Chinese Defence Minister Chang Wanquan left on Sunday for official visits to Sri Lanka and Nepal, the Defence Ministry said, trips that could unnerve neighboring India.
China is vying to increase its influence in Nepal, which serves as a natural buffer between China and India, challenging India’s long-held position as the dominant outside power in the landlocked nation.
China has also invested heavily in Sri Lanka, funding airports, roads, railways and ports, and including the island nation of 21 million people on its “One Belt, One Road” mission to create a modern-day “Silk Road” across Asia.

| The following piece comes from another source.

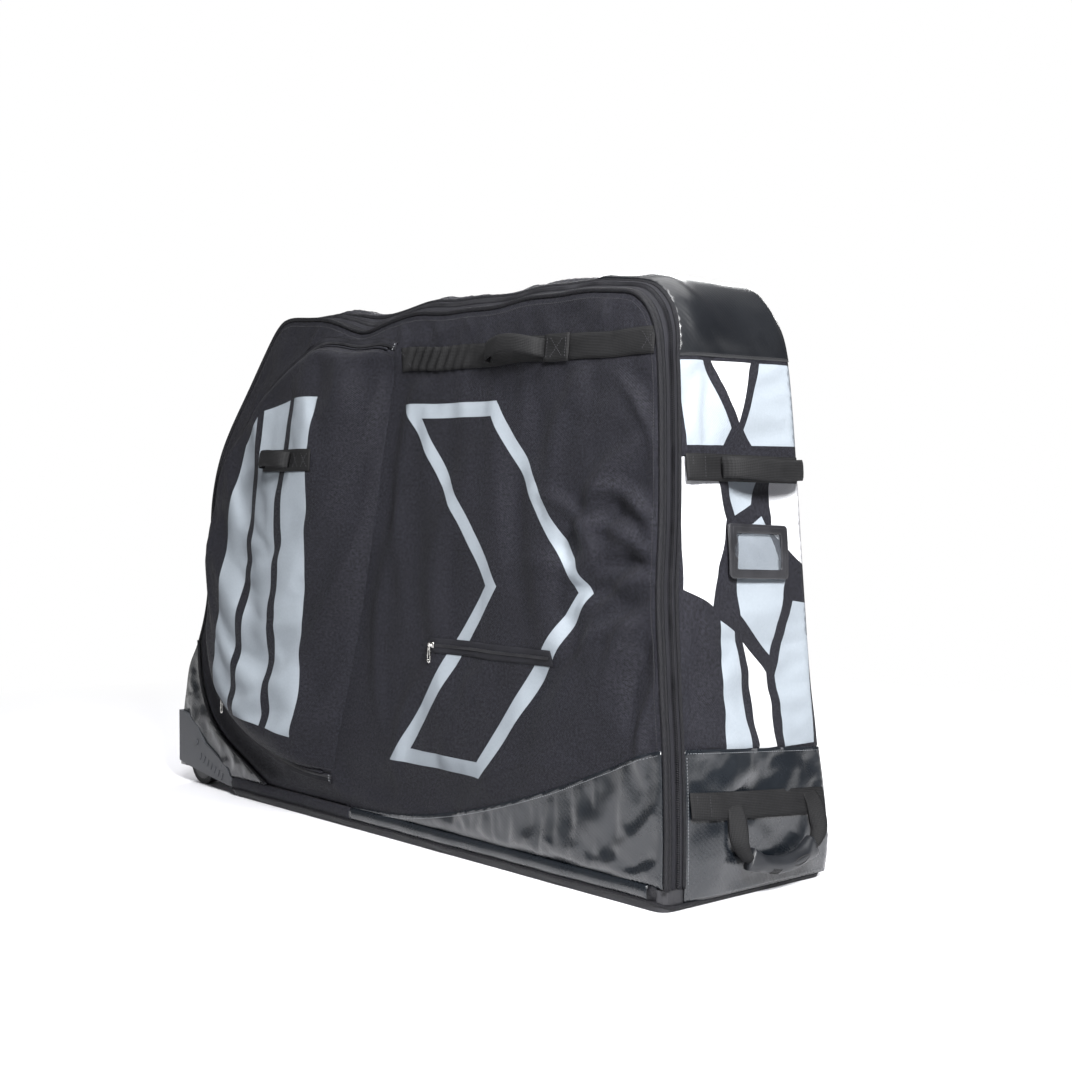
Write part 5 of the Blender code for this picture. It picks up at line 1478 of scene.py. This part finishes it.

The ministry, in a short statement, said Deputy Naval Chief Su Zhiqian would accompany Chang.
It gave no other details.
China’s Defence Ministry said in December that China would hold its first military drills with Nepal in 2017.
In 2014, Sri Lanka allowed a Chinese submarine and a warship to dock at its port in the capital Colombo, prompting concern in New Delhi.
India, which has a festering border dispute with China, has looked at the latter’s strategic ambitions in South Asia and in the Indian Ocean with some nervousness.
China has close defense ties with India’s long-time rival Pakistan, and has been getting closer to Bangladesh and the Maldives too. Chinese warships now increasingly drill in the Indian Ocean too, as Beijing becomes more confident about projecting power far from its shores.